Preserving nature is key for preventing future pandemics
A new study from the Cary Institute of Ecosystem Studies describes how wildlife diversity helps to protect human health. The experts report that restoring and preserving nature is critical for preventing future pandemics.
The researchers note that a growing collection of evidence suggests that biodiversity loss increases our exposure to both new and established zoonotic pathogens.
“There’s a persistent myth that wild areas with high levels of biodiversity are hotspots for disease. More animal diversity must equal more dangerous pathogens. But this turns out to be wrong. Biodiversity isn’t a threat to us, it’s actually protecting us from the species most likely to make us sick,” explained study lead author Professor Felicia Keesing.
Zoonotic diseases like COVID-19 and Ebola are caused by pathogens that can jump from animals to humans. However, animal species vary in their ability to pass along infectious pathogens.
“Research is mounting that species that thrive in developed and degraded landscapes are often much more efficient at harboring pathogens and transmitting them to people,” said study co-author and disease ecologist Rick Ostfeld.
“In less-disturbed landscapes with more animal diversity, these risky reservoirs are less abundant and biodiversity has a protective effect.”
The mammals that are mostly likely to pass along infectious pathogens to humans include rodents, bats, primates, and carnivores. “The next emerging pathogen is far more likely to come from a rat than a rhino,” said the researchers.
This is because animals with fast life histories tend to be more efficient at transmitting pathogens, explained Professor Keesing,
“Animals that live fast, die young, and have early sexual maturity with lots of offspring tend to invest less in their adaptive immune responses. They are often better at transmitting diseases, compared to longer-lived animals with stronger adaptive immunity.”
As biodiversity is lost in an ecosystem, smaller species that live fast and die young tend to be more successful. Previous studies have shown that human development typically increases the abundance of zoonotic host species, bringing people and risky animals closer together.

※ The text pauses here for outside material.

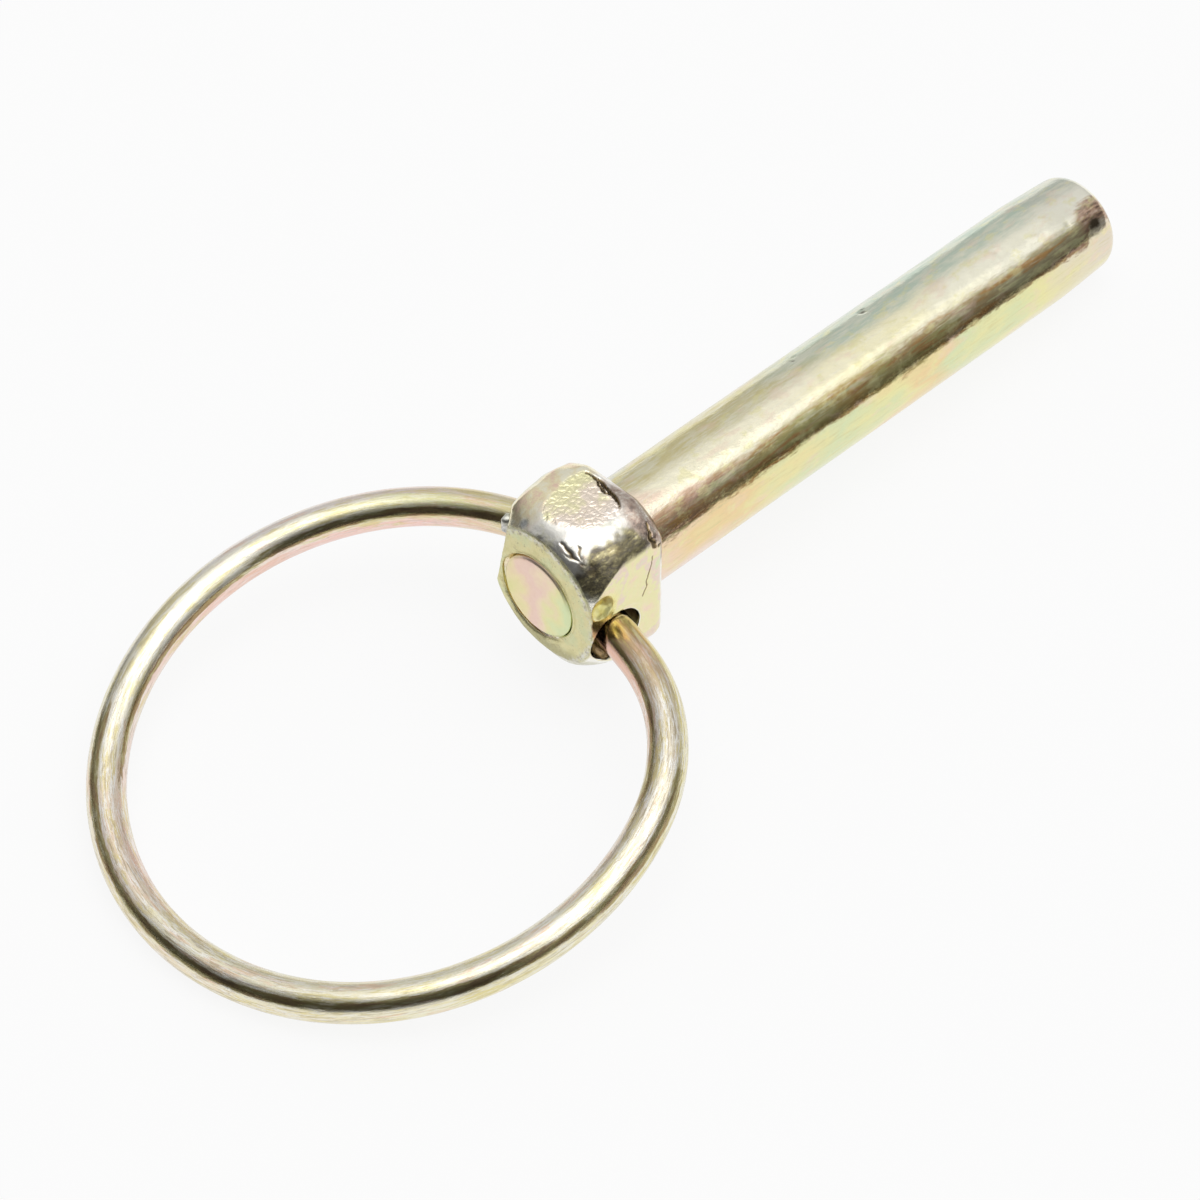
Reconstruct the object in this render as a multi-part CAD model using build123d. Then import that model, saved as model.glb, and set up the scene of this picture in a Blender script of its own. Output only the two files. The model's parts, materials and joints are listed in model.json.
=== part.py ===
from build123d import *
from math import asin, atan2, cos, degrees, hypot, radians, sin, sqrt, tan
import os

# A linch pin in millimetres: a turned shank, a forged head crimped on its rear end, and a sprung
# wire ring whose two legs stand in holes in the head. The pin is modelled along +X with its origin
# on the axis at the head's rear face, and is then laid down as it rests on a table.

# Shank: a round bar with a tapered, rounded tip and a reduced spigot that carries the head
SHANK_D = 10.0
SHANK_L = 59.7  # from the head's rear face to the end of the tip
TIP_TAPER_L = 6.9
TIP_D = 9.3
TIP_ROUND = 1.5
SPIGOT_D = 8.0
SPIGOT_CHAMFER = 0.35
SPIGOT_PROUD = 0.2  # how far the spigot's end stands out of the head's front face

# Head: a short forged barrel with flats pressed on four sides
HEAD_L = 9.4
HEAD_D = 17.0
HEAD_SWELL = 1.8  # how much the barrel's radius grows behind the front face
HEAD_SWELL_L = 4.8  # length over which it grows
HEAD_SIDE_CUT = 2.0  # how far each flat is pressed in from the barrel's surface
HEAD_TOP_CUT = 0.5
HEAD_BOTTOM_CUT = 0.4
HEAD_CORNER_ROUND = 2.0
HEAD_REAR_ROUND = 1.7
HEAD_FRONT_ROUND = 0.2
BEVEL_IN = 0.2  # radial width of the front bevel, were its die on centre
BEVEL_SLOPE = 57.0  # degrees to the axis
BEVEL_SHIFT_Y = -0.9  # the die was off centre, so the bevel is wide low on the +Y side
BEVEL_SHIFT_Z = 0.8
CHEEK_IN = 1.65  # how far the flat bevel on the +Y side reaches in from the flat, at the front face
CHEEK_SLOPE = 28.0  # degrees to the axis
CHEEK_LEAN = 11.0  # degrees that the same bevel leans in towards the top
SHOULDER_REACH = 7.06  # from the axis, at the front face, to the bevel on the +Y side's top corner
SHOULDER_TURN = 33.5  # degrees that this bevel faces up from +Y
SHOULDER_SLOPE = 5.0  # degrees to the axis
CRIMP_GROOVE_W = 0.45
CRIMP_GROOVE_DEPTH = 0.5
PUNCH_D = 3.0
PUNCH_DEPTH = 0.6
PUNCH_FROM_FRONT = 1.4
PUNCH_ABOVE_HOLE = 4.1

# Ring: spring wire bent to a circle, with the two ends turned in to straight legs on one line
WIRE_D = 3.5
RING_D = 49.1  # centre line of the wire
RING_CENTRE_TO_HINGE = 21.52
RING_CENTRE_SHIFT = -4.1  # along the hinge line, from the pin's middle plane
LEG_BEND_NEAR = 17.5  # centre line radius of the wide bend, on the -Y side
LEG_BEND_FAR = 3.4  # centre line radius of the tight bend, on the +Y side
LEG_END_GAP = 0.7  # from the leg's end to the spigot
LEG_HOLE_NEAR_L = 5.55  # oversize, so that the legs can spring; on the -Y side
LEG_HOLE_FAR_L = 5.1  # on the +Y side, where the leg stands nearer the head's rear face
LEG_HOLE_H = 5.1
LEG_HOLE_BACK = 0.1  # the holes sit nearer the shank than the legs
LEG_HOLE_DROP = 0.4  # and lower, as the legs spring up against them

# Hinge line: through both legs, skewed so that one leg stands nearer the shank than the other
HINGE_FROM_REAR = 5.12
HINGE_BELOW_AXIS = 1.11
HINGE_SKEW = 13.0  # degrees from square to the shank, in the ring's plane
RING_REST = 14.9  # degrees that the open ring drops below the line of the shank

REAR_TO_FRONT = Vector(-1, 0, 0)
ACROSS = Vector(0, 1, 0)

hinge_mid = Vector(-HINGE_FROM_REAR, 0, -HINGE_BELOW_AXIS)
leg_holes_mid = hinge_mid + Vector(LEG_HOLE_BACK, 0, -LEG_HOLE_DROP)
side_flat = HEAD_D / 2 - HEAD_SIDE_CUT  # each side flat's distance from the axis


def about_y(direction, angle):
    """Turns a direction about +Y by an angle in degrees."""
    return direction.rotate(Axis.Y, angle)


def ring_directions():
    """The hinge line's direction, and the one from it to the ring's centre, in the pin's frame."""
    away = about_y(REAR_TO_FRONT, -RING_REST)
    skew = radians(HINGE_SKEW)
    hinge = ACROSS * cos(skew) - away * sin(skew)
    outward = away * cos(skew) + ACROSS * sin(skew)
    return hinge, outward


def shank():
    """Turned bar: tapered round tip, shoulder, and the spigot with its chamfered end."""
    front = -(HEAD_L + SPIGOT_PROUD)
    outline = [
        (front, 0),
        (front, SPIGOT_D / 2 - SPIGOT_CHAMFER),
        (front + SPIGOT_CHAMFER, SPIGOT_D / 2),
        (0, SPIGOT_D / 2),
        (0, SHANK_D / 2),
        (SHANK_L - TIP_TAPER_L, SHANK_D / 2),
        (SHANK_L, TIP_D / 2),
        (SHANK_L, 0),
    ]
    face = make_face(Polyline(*outline, close=True))
    tip_corner = face.vertices().sort_by_distance((SHANK_L, TIP_D / 2, 0))[0]
    return revolve(fillet(tip_corner, TIP_ROUND), Axis.X)


def head_prism():
    """The head's section, a circle with four rounded flats, run along its length."""
    flats = Rectangle(2 * side_flat, HEAD_D - HEAD_TOP_CUT - HEAD_BOTTOM_CUT)
    section = Circle(HEAD_D / 2) & Pos(0, (HEAD_BOTTOM_CUT - HEAD_TOP_CUT) / 2) * flats
    section = fillet(section.vertices(), HEAD_CORNER_ROUND)
    front = Plane(origin=(-HEAD_L, 0, 0), x_dir=(0, 1, 0), z_dir=(1, 0, 0))
    prism = extrude(front * section, HEAD_L)
    return fillet(prism.faces().sort_by(Axis.X)[-1].edges(), HEAD_REAR_ROUND)


def head_barrel():
    """Round body that swells from the front face to the head's full diameter."""
    full = (HEAD_SWELL_L - HEAD_L, HEAD_D / 2)
    front = (-HEAD_L, HEAD_D / 2 - HEAD_SWELL)
    outline = [
        Line((0, 0), (0, HEAD_D / 2)),
        Line((0, HEAD_D / 2), full),
        TangentArc(full, front, tangent=(-1, 0)),
        Line(front, (-HEAD_L, 0)),
        Line((-HEAD_L, 0), (0, 0)),
    ]
    face = make_face(outline)
    corner = face.vertices().sort_by_distance((*front, 0))[0]
    return revolve(fillet(corner, HEAD_FRONT_ROUND), Axis.X)


def front_bevel():
    """Cone that trims the barrel's front edge, off centre as the forging die was."""
    small = HEAD_D / 2 - HEAD_SWELL - BEVEL_IN
    large = small + HEAD_L * tan(radians(BEVEL_SLOPE))
    cone = Cone(small, large, HEAD_L, rotation=(0, 90, 0), align=(Align.CENTER, Align.CENTER, Align.MIN))
    return Pos(-HEAD_L, BEVEL_SHIFT_Y, BEVEL_SHIFT_Z) * cone


def cheek_bevel():
    """Block that takes the front edge off the +Y flat."""
    block = Box(2 * HEAD_D, HEAD_D, 2 * HEAD_D, align=(Align.CENTER, Align.MIN, Align.CENTER))
    return Pos(-HEAD_L, side_flat - CHEEK_IN, 0) * Rot(CHEEK_LEAN, 0, CHEEK_SLOPE) * block


def shoulder_bevel():
    """Block that takes off the corner between the +Y flat and the top, most at the front."""
    turn, slope = radians(SHOULDER_TURN), radians(SHOULDER_SLOPE)
    outward = Vector(-sin(slope), cos(slope) * cos(turn), cos(slope) * sin(turn))
    bevel = Plane(origin=Vector(-HEAD_L, 0, 0) + outward * SHOULDER_REACH, z_dir=outward)
    return bevel * Box(4 * HEAD_D, 4 * HEAD_D, HEAD_D, align=(Align.CENTER, Align.CENTER, Align.MIN))


def crimp_groove():
    """V-shaped crease round the spigot's end, left by the crimping tool."""
    inner = SPIGOT_D / 2
    rise = CRIMP_GROOVE_W / CRIMP_GROOVE_DEPTH
    outline = [
        (-HEAD_L - 1, inner - 1),
        (-HEAD_L - 1, inner + CRIMP_GROOVE_W + rise),
        (-HEAD_L + CRIMP_GROOVE_DEPTH, inner),
        (-HEAD_L + CRIMP_GROOVE_DEPTH, inner - 1),
    ]
    return revolve(make_face(Polyline(*outline, close=True)), Axis.X)


def leg_hole_mouth(side):
    """Centre of the leg hole on the flat of one side."""
    hinge, _ = ring_directions()
    return leg_holes_mid + hinge * (side * side_flat / hinge.Y)


def leg_hole(side):
    """Oval hole through the head's wall on one side, cut along the leg as far as the bore."""
    hinge, _ = ring_directions()
    length = LEG_HOLE_NEAR_L if side < 0 else LEG_HOLE_FAR_L
    plane = Plane(origin=leg_holes_mid, x_dir=hinge.cross(Vector(0, 0, 1)), z_dir=hinge * side)
    return extrude(plane * SlotOverall(length, LEG_HOLE_H), HEAD_D)


def punch_mark():
    """Round dent beside the leg hole on the -Y flat, where the head was punched."""
    mouth = leg_hole_mouth(-1)
    above_flat = ACROSS * (PUNCH_DEPTH - PUNCH_D / 2)
    centre = Vector(PUNCH_FROM_FRONT - HEAD_L, mouth.Y, mouth.Z + PUNCH_ABOVE_HOLE) + above_flat
    return Pos(centre) * Sphere(PUNCH_D / 2)


def head():
    """Forged head: barrel with flats, bore for the spigot, crimp groove, leg holes, punch mark."""
    body = head_prism() & head_barrel() & front_bevel()
    body -= cheek_bevel() + shoulder_bevel()
    body -= Cylinder(SPIGOT_D / 2, 3 * HEAD_L, rotation=(0, 90, 0))
    body -= crimp_groove()
    for side in (-1, 1):
        body -= leg_hole(side)
    return body - punch_mark()


def ring_path():
    """The wire's centre line in the ring's own plane: x away from the hinge line, y along it."""
    radius = RING_D / 2
    far = Vector(RING_CENTRE_TO_HINGE, RING_CENTRE_SHIFT)
    leg_tip = (SPIGOT_D / 2 + LEG_END_GAP) / cos(radians(HINGE_SKEW))
    top = far + Vector(radius, 0)
    ends = []
    for side, bend in ((-1, LEG_BEND_NEAR), (1, LEG_BEND_FAR)):
        along = side * sqrt((radius - bend) ** 2 - (RING_CENTRE_TO_HINGE - bend) ** 2)
        middle = Vector(bend, far.Y + along)
        from_centre = (middle - far).normalized()
        bend_start = Vector(0, middle.Y)
        bend_end = far + from_centre * radius
        chord_mid = ((bend_start - middle) + (bend_end - middle)).normalized()
        ends.append((Vector(0, side * leg_tip), bend_start, middle + chord_mid * bend, bend_end))
    near, other = ends
    return Wire([
        Line(near[0], near[1]),
        ThreePointArc(near[1], near[2], near[3]),
        ThreePointArc(near[3], top, other[3]),
        ThreePointArc(other[3], other[2], other[1]),
        Line(other[1], other[0]),
    ])


def ring():
    """Spring wire ring at its rest angle, in the pin's frame."""
    hinge, outward = ring_directions()
    path = ring_path()
    section = Plane(origin=path @ 0, z_dir=path % 0) * Circle(WIRE_D / 2)
    wire = sweep(section, path)
    plane = Plane(origin=hinge_mid, x_dir=outward, z_dir=outward.cross(hinge))
    return plane.location * wire


def rest_pitch():
    """Angle in degrees that lays the tip's rounded edge and the ring's far side on one table."""
    hinge, outward = ring_directions()
    away = about_y(REAR_TO_FRONT, -RING_REST)
    centre = hinge_mid + outward * RING_CENTRE_TO_HINGE + hinge * RING_CENTRE_SHIFT
    far_side = centre + away * (RING_D / 2)
    half_cone = atan2((SHANK_D - TIP_D) / 2, TIP_TAPER_L)
    round_r = TIP_D / 2 + TIP_ROUND * tan(half_cone) - TIP_ROUND / cos(half_cone)
    tip = Vector(SHANK_L - TIP_ROUND, 0, -round_r)
    run = tip - far_side
    slope = atan2(run.Z, run.X)
    return degrees(slope + asin((WIRE_D / 2 - TIP_ROUND) / hypot(run.X, run.Z)))


def lay_down(pieces):
    """Turns the pieces to their rest pose, with the origin under the middle of their box."""
    turned = {name: Rot(0, rest_pitch(), 0) * piece for name, piece in pieces.items()}
    box = Compound(list(turned.values())).bounding_box()
    base = Pos(-box.center().X, -box.center().Y, -box.min.Z)
    return {name: base * piece for name, piece in turned.items()}


os.makedirs("parts", exist_ok=True)
for node, piece in lay_down({"shank": shank(), "head": head(), "ring": ring()}).items():
    export_step(piece, f"parts/{node}.step")
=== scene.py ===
import bpy
import json
import math
import numpy as np
from mathutils import Matrix


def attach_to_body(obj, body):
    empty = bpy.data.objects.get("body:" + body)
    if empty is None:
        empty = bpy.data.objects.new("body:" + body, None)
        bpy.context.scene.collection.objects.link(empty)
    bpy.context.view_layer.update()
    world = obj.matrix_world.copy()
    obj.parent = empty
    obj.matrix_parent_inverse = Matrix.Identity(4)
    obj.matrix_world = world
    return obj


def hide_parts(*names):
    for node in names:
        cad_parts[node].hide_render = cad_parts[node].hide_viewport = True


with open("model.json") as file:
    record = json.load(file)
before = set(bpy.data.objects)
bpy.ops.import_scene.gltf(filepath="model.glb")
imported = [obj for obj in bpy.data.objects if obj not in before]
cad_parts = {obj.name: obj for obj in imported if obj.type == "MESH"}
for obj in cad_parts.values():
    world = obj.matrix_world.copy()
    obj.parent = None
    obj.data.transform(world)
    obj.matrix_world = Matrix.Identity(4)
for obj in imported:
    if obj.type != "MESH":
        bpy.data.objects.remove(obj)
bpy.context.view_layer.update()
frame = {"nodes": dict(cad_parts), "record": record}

# Sizes in millimetres, as the solids have them
SHANK_R, SHANK_L = 5.0, 59.7
TIP_TAPER_L, TIP_R, TIP_ROUND = 6.9, 4.65, 1.5
SPIGOT_R, SPIGOT_CHAMFER = 4.0, 0.35
HEAD_L, SPIGOT_PROUD = 9.4, 0.2
WIRE_R, RING_R = 1.75, 24.55
RING_CENTRE, RING_SHIFT = 21.52, -4.1
BEND_NEAR, BEND_FAR = 17.5, 3.4
LEG_GAP, HINGE_SKEW, RING_REST = 0.7, 13.0, 14.9

# Fineness of the meshes: points round the bar and the wire, steps along them (mm), the head's voxels (m)
SHANK_AROUND, SHANK_STEP = 168, 0.26
WIRE_AROUND, WIRE_STEP = 56, 0.35
HEAD_VOXEL, HEAD_VOXEL_QUICK = 0.000113, 0.00016
FILM_L = 143.0  # mm along the wire over which its film's colours are laid out

# The photograph's camera in the pin's frame: its place in mm, its directions and its lens
CAMERA_PLACE = (-217.4484, -220.7521, 311.9703)
CAMERA_RIGHT = (0.7146, -0.69953, -0.00153)
CAMERA_DOWN = (-0.50269, -0.512, -0.69653)
CAMERA_AHEAD = (0.48647, 0.49851, -0.71752)
CAMERA_LENS = 153.43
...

“When we erode biodiversity, we favor species that are more likely to be zoonotic hosts, increasing our risk of spillover events,” said Ostfeld. “Managing this risk will require a better understanding of how things like habitat conversion, climate change, and overharvesting affect zoonotic hosts, and how restoring biodiversity to degraded areas might reduce their abundance.”
“Restoration of biodiversity is an important frontier in the management of zoonotic disease risk. Those pathogens that do spill over to infect humans – zoonotic pathogens – often proliferate as a result of human impacts,” said Professor Keesing.
“As we rebuild our communities after COVID-19, we need to have firmly in mind that one of our best strategies to prevent future pandemics is to protect, preserve, and restore biodiversity.”
The study is published in the journal Proceedings of the National Academy of Sciences.